The RSI (14) indicator reads approximately 53.47, positioning momentum in the mid-zone between the 30 and 70 thresholds. This reflects balance rather than overbought or oversold conditions. During the late January rally, RSI climbed toward the 68–72 area, briefly touching overbought territory as price accelerated above 1.3750. Conversely, in early February, RSI dipped toward 35–40 when the pair retraced toward 1.3500–1.3550. The current reading slightly above 50 implies mild bullish pressure but insufficient strength for a breakout. If RSI advances above 60–65 in conjunction with price clearing 1.3700, it would confirm strengthening upside momentum. On the downside, a drop below 45 would increase the probability of a bearish push toward the lower range boundary. The Parabolic SAR dots visible on the chart have recently alternated above and below price, reinforcing the choppy market character.
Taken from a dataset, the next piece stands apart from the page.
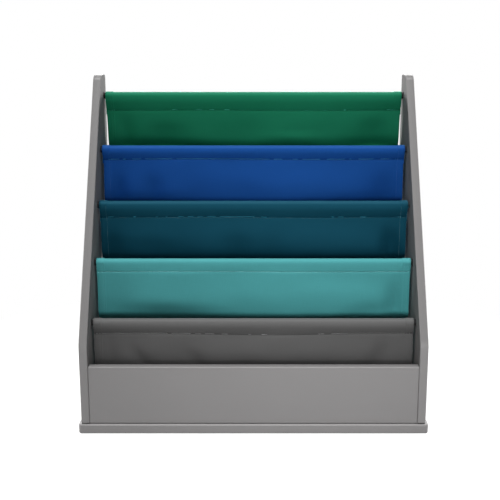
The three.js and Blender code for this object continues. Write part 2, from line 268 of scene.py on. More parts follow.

Earlier, during the January advance from roughly 1.3480 to 1.3820, SAR remained consistently below candles, confirming trend continuity. Now, the frequent flips around 1.3650 demonstrate compression. Volatility appears to have narrowed compared with the earlier 300–350 pip impulsive move. The current consolidation spans roughly 100–120 pips, bounded by 1.3600 support and 1.3720 resistance. Such contraction often precedes expansion, meaning traders should monitor breakout levels carefully. Overall, the technical structure suggests GBP/USD is in a transitional phase. The broader swing from 1.3355 to near 1.3925 frames a medium-term bullish recovery, yet the short-term structure is neutral. Immediate support lies at 1.3600, followed by 1.3545 and 1.3450. Resistance stands at 1.3700, 1.3780, and the prior high zone near 1.3830–1.3850. A decisive break beyond these thresholds, confirmed by RSI acceleration and a clear separation from the Ichimoku cloud, would determine the next directional leg. Until then, the pair remains balanced near 1.3650, awaiting a catalyst to resolve the tightening range.